Masande believes that sometimes, home can also start from language. Born in East London (a city in South Africa, not the geographical east of the home of West Ham United), he comes from and lives in a country that not only has 12 official languages but also one that struggled with (and occasionally still does because what is xenophobia if not a struggle with one own’s home?) defining home especially having undergone a long period of apartheid. Noticeably, his characters are always searching for ‘home’.

“Home sets us to motion but it is what we carry inside us,” he says. “Even in the movement, there are all manner of things to deal with, that is the joys, the fears, the pains, all these are actually homes, because home is all the contentious territories that we carry and will always remain in us.”

The very first home, for everyone, according to Leila Aboulela, is our mothers’ wombs, and the last one is our graves. These are some of the collective, universal homes we share as humanity. In between birth and death, we seek our own meanings of home, and we attach worth to them so that eventually, home becomes where we are with worth, and outside home our worth drops. (Coincidentally, Leila’s home country - Sudan - is currently experiencing civil unrest and thousands of people have had their lives disrupted as they flee their homes to seek safety or befittingly, to delay their ending up in the eventual ultimate home — the grave).

For Kalaf Epangala, home is not only the music but also the records and the two poetry books he carried with him when he first left Angola where he grew up to move to Portugal. Now living in Germany, whenever he must explain to someone what home is, he plays them music. But home to him is also the Kizomba music clubs (where he first waitressed when he immigrated) on whose dance floors everybody becomes one to the music and no one is a stranger to the other, and then, it - home - is also his children’s names.

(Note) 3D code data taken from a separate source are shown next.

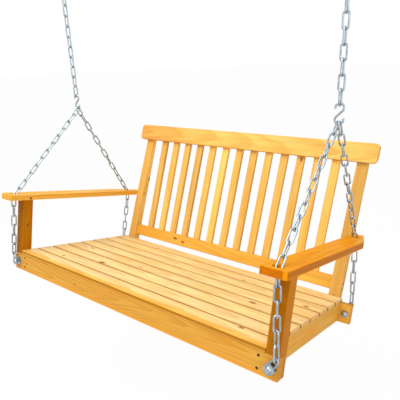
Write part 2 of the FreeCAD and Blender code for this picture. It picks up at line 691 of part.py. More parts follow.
def seat_nodes():
    """Every node that moves with the seat, in the seat's own square frame, with its density."""
    nodes = {"front_rail": front_rail(), "rear_rail": rear_rail(), "centre_bearer": centre_bearer()}
    for name, side in SIDES:
        nodes["side_rail_" + name] = side_rail(side)
        nodes["arm_post_" + name] = arm_post(side)
        nodes["arm_" + name] = arm(side)
        nodes["back_stile_" + name] = back_stile(side)
    for index in range(SEAT_SLAT_COUNT):
        nodes["seat_slat_%d" % (index + 1)] = seat_slat(index)
    nodes["lower_back_rail"] = lower_back_rail()
    nodes["top_back_rail"] = top_back_rail()
    for index in range(BACK_SLAT_COUNT):
        nodes["back_slat_%02d" % (index + 1)] = back_slat(index)
    wood = {name: (shape, WOOD_DENSITY) for name, shape in nodes.items()}
    return {**wood, **{name: (shape, STEEL_DENSITY) for name, shape in seat_hardware().items()}}


def seat_hardware():
    """Metal nodes that move with the seat."""
    washers, nuts = bolt_stacks()
    clamp_front = -(standoff + clamp_room / 2)
    clamp_rear = SEAT_DEPTH + standoff + clamp_room / 2
    rail_places = rail_screw_places(0, Y_AXIS) + rail_screw_places(SEAT_DEPTH, -Y_AXIS)
    arm_places = both_sides(arm_pin_screw()) + both_sides(arm_stile_screw())
    back_places = stile_foot_screws() + stile_top_screws() + lower_rail_screws()
    nodes = {"chain_bolts": chain_bolts(), "chain_bolt_washers": Part.makeCompound(washers),
             "chain_bolt_nuts": Part.makeCompound(nuts), "rail_screws": screws(rail_places),
             "arm_screws": screws(arm_places), "back_frame_screws": screws(back_places),
             "back_slat_screws": screws(back_slat_screws())}
    for name, side in SIDES:
        nodes["front_chain_" + name] = lower_chain(side, clamp_front, FRONT_LINK_LEAN, front_hole, -1)
        nodes["rear_chain_" + name] = lower_chain(side, clamp_rear, REAR_LINK_LEAN, rear_hole, 1)
    return nodes


def hang_angle(nodes):
    """Angle by which the seat tips back, so that its weight hangs below the S-hooks."""
    mass = 0.0
    moment = Vector(0, 0, 0)
    for shape, density in nodes.values():
        for solid in shape.Solids:
            mass += solid.Volume * density
            moment += solid.CenterOfMass * (solid.Volume * density)
    middle = moment * (1 / mass)
    point = hook_point()
    print("seat mass %.2f kg, centre of mass y %.1f z %.1f" % (mass, middle.y, middle.z))
    return math.degrees(math.atan((middle.y - point.y) / (point.z - middle.z)))


def save(name, shape):
    """Writes one node."""
    shape.exportStep("parts/%s.step" % name)


def main():
    """Builds every node and writes it."""
    os.makedirs("parts", exist_ok=True)
    nodes = seat_nodes()
    angle = hang_angle(nodes)
    top, top_link_foot, foot, s_hook_low = upper_chain_points()
    turned = Rotation(X_AXIS, -angle)
    drop = Vector(0, 0, s_hook_low) - turned.multVec(Vector(0, HOOK_POINT_BACK, HOOK_POINT_HEIGHT))
    for name, (shape, _) in nodes.items():
        shape.Placement = FreeCAD.Placement(drop, turned).multiply(shape.Placement)
        save(name, shape)
    for name, side in SIDES:
        line = Vector(side * chain_line, 0, 0)
        hook = s_hook()
        hook.translate(line + Z_AXIS * s_hook_low)
        save("s_hook_" + name, hook)
        first = chain_run(line + Z_AXIS * top, line + Z_AXIS * top_link_foot, 1, 90, 90)
        save("top_link_" + name, Part.makeCompound(first))
        rest = chain_run(line + Z_AXIS * top_link_foot, line + Z_AXIS * foot, UPPER_CHAIN_LINKS - 1, 0, 90)
        save("hanger_chain_" + name, Part.makeCompound(rest))
        fixing = ceiling_hook()
        fixing.translate(line)
        save("ceiling_hook_" + name, fixing)
    print("hang angle %.3f" % angle)
    print("hook line x %.3f" % chain_line)
    print("swing hinge z %.3f" % ceiling_hook_low())
    print("sway hinge z %.3f" % (top_link_foot - link_step / 2))
    print("s-hook hinge z %.3f" % (foot - link_step / 2))
    print("seat hinge z %.3f" % s_hook_low)
    print("seat origin y %.3f z %.3f" % (drop.y, drop.z))


main()
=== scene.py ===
import math
from collections import namedtuple

import bmesh
import bpy
from bpy.props import FloatProperty, FloatVectorProperty, PointerProperty
from mathutils import Matrix, Vector


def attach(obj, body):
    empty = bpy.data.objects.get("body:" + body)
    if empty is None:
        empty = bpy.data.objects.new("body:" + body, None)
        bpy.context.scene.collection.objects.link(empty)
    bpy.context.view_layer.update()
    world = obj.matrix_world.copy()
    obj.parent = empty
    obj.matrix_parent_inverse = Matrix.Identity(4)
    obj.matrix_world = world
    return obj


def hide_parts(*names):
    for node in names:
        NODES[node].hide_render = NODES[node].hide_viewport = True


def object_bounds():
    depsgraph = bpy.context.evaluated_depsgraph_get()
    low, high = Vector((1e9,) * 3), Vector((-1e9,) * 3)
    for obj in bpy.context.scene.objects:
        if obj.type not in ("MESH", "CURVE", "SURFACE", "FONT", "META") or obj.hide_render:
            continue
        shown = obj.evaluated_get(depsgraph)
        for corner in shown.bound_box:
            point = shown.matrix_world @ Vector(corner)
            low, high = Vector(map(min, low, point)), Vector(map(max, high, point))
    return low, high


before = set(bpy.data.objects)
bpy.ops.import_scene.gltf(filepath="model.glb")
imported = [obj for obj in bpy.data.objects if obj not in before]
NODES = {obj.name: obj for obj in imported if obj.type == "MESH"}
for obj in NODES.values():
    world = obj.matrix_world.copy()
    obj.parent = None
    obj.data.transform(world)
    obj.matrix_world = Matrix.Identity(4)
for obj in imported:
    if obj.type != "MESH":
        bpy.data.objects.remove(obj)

bl_info = {
    "name": "Porch swing seat",
    "version": (1, 0, 0),
    "blender": (4, 5, 0),
    "location": "View3D > Sidebar > Porch swing",
    "description": "Dresses the porch swing seat in pine boards and zinc plated chain",
    "category": "Object",
}

CAD_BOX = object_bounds()
SIDES = ("left", "right")
SEAT_SLATS = ["seat_slat_%d" % number for number in range(1, 9)]
BACK_SLATS = ["back_slat_%02d" % number for number in range(1, 14)]

# Knots of the boards: place along and across a board from its middle, and radius, in metres
KNOTS = {
    "seat_slat_1": [(0.416, 0.022, 0.0055)],
    "seat_slat_2": [(-0.379, -0.014, 0.0050)],
    "seat_slat_3": [(-0.232, -0.022, 0.0085)],
    "seat_slat_4": [(-0.409, 0.011, 0.0050), (-0.115, -0.015, 0.0040), (0.341, 0.008, 0.0070)],
    "seat_slat_6": [(0.467, -0.017, 0.0060)],
    "seat_slat_7": [(0.203, -0.022, 0.0045)],
    "seat_slat_8": [(-0.268, -0.021, 0.0040)],
    "front_rail": [(-0.487, -0.002, 0.0035), (-0.206, -0.003, 0.0028), (-0.054, -0.013, 0.0018)],
    "rear_rail": [(0.120, 0.000, 0.0060)],
    "arm_post_left": [(0.030, 0.000, 0.0050)],
    "back_stile_left": [(0.060, 0.000, 0.0060)],
    "back_slat_11": [(0.165, 0.004, 0.0055)],
    "lower_back_rail": [(-0.235, 0.004, 0.0060), (-0.190, -0.004, 0.0050)],
}

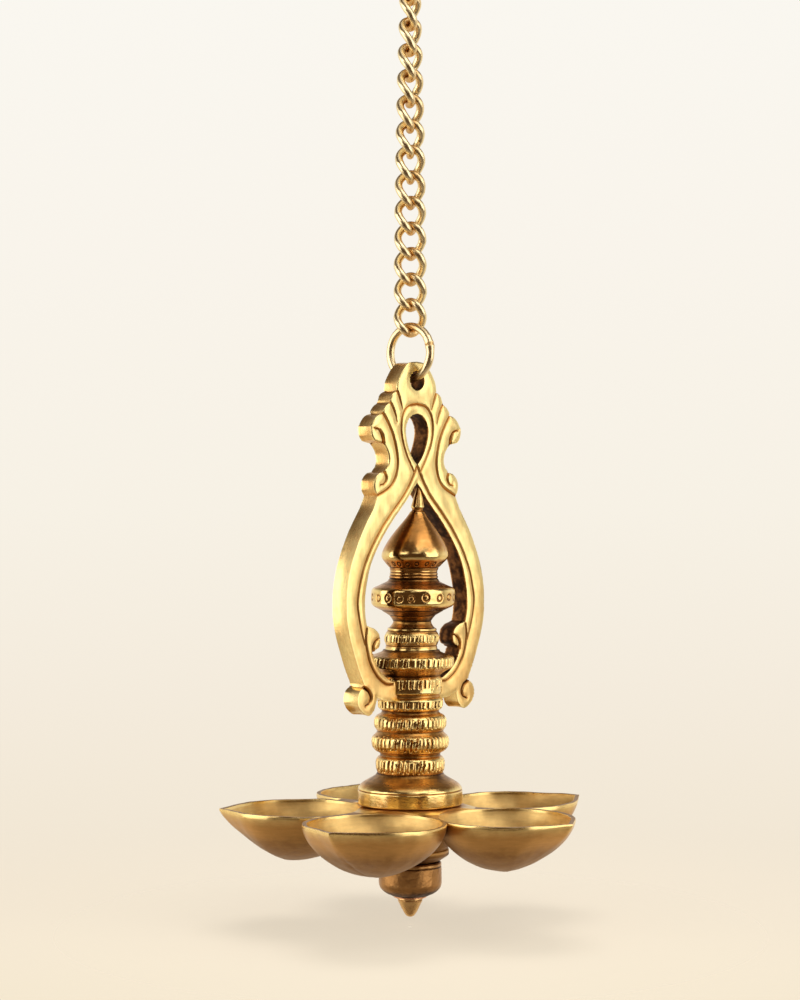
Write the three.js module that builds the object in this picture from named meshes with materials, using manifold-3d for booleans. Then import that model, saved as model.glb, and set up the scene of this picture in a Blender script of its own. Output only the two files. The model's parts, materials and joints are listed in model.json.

Similarly, having immigrated from their home countries to live abroad, Aminatta (from UK to the US), Yvette and Kossi (Togo to Italy) and Hemley (Cameroon to France) have had to intentionally explore and re-define what home means to each of them and to the characters in their books. For Hemley, she dreamt constantly in her first years of relocation of her mother’s kitchen.

Djamila documents and writes around the experiences of black women and girls in Brazil.

But what drives our (Africa’s) interest in the future? What’s wrong with the present?

“Africa is restless,” says Jennifer. “Nothing is enough for us. We are imaginative and we are talented, and while Africa’s reality has been so fictionalized especially by the West, that does not bother me, because then we get to shock them out of their worlds.”

Since we can’t get rid of myths, she advises that we create our own and live up to them.

Masande writes and is interested in speculative fiction as genre because it is his way of protesting how the West has always portrayed and dominated the portrayal of Africa’s reality. His book Triangulum (Triangulum refers to the most distant star you can see with naked eyes) explores the interaction between the past (in this case apartheid) and the future (i.e., what would the world look like in 2050?).

Both Yvonne’s books — Dust (which Eric Rugara terms ‘as what Cormac McCarthy does when he drifts into an ancient-sounding poetry except that she, Yvonne, sustains it for an entire book) and The Dragonfly Sea explore home as a theme. In one, the protagonist fights with their idea of home, a home that has snatched, among other things, a loved one from them, while in the other, the protagonist sets off to search for home.